I wanted to add the following to my server:

F-prot
Spamassassin
Mailscanner

So - I installed F-prot without any problems. Then I went to install spamassassin and it told me that I needed to upgrade make file. So I checked into that and ending up doing a CPAN. It did a boat load of downloads and dowloaded Perl 5.8.4. It ran through all these compliations and said that it was installed. But when I did a perl -v - it showed the old version still on the box.

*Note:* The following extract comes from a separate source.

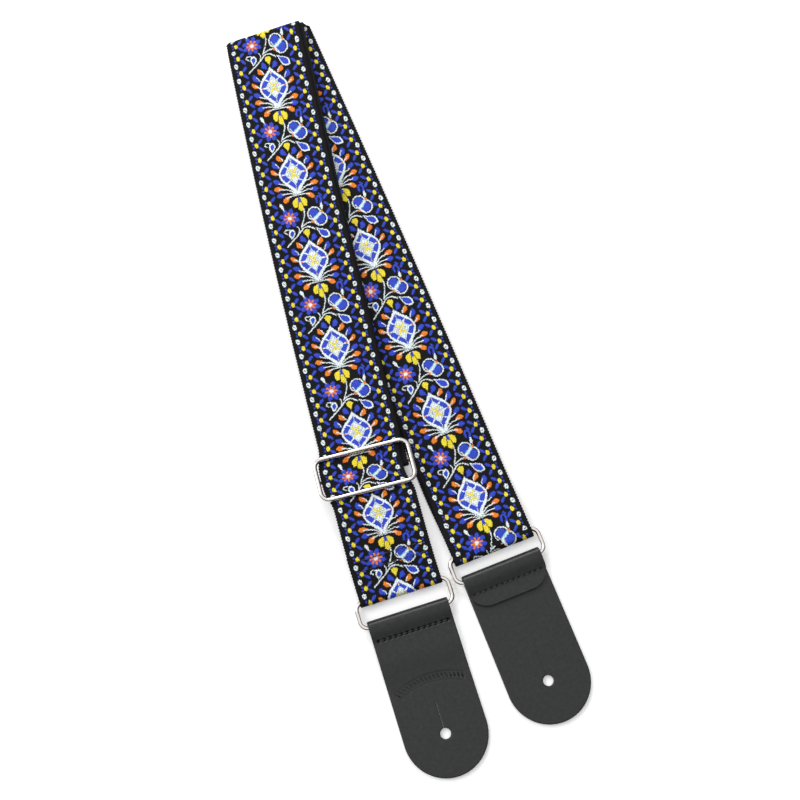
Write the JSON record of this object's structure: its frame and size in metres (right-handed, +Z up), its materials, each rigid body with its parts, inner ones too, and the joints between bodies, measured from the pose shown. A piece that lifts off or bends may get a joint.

So while I was install the software - I read online about changing some things in Postgresql. So I did that (I can find out for you what I did through my lastlog) and then I rebooted the server. The server came up just fine, but then I got postgresql errors, and then the server started complaining about the filesystem getting full. So I checked a view things out and seen that the / was 100% full. So I rebooted the server again, and this time it wouldn't come up at all. So the company that host's my server Fed Ex'd it over to me today.

I got it and it booted up fine - but I couldn't see the GUI. Immediately I was able to SSH into the server and login. I checked out the / directory and it was full.

So I checked out a couple of more things and found that the new Perl version was installed on the / directory along with F-prot and Spamassassin. So this was my problem. So I deleted F-prot, Spamassassin, and the new perl (all by just deleting the directories).

I rebooted the server and it came up and showed about 75 meg free on the / directory. Which was cool, but I still couldn't see the GUI on the cobalt. So I checked out httpd and seems that it isn't being started at startup (not sure why - this seems to be my biggest problem).

As long as I do an httpd start, status, or restart - the Cobalt GUI comes up. 

Postgresql is also saying that it is running in production mode - which I am not sure if this right??

So that is where I am now. I basically have the raq setup on my local lan - any help and suggestions would be greatly appreciated.

Keith


----------



## Skie (Mar 15, 2003)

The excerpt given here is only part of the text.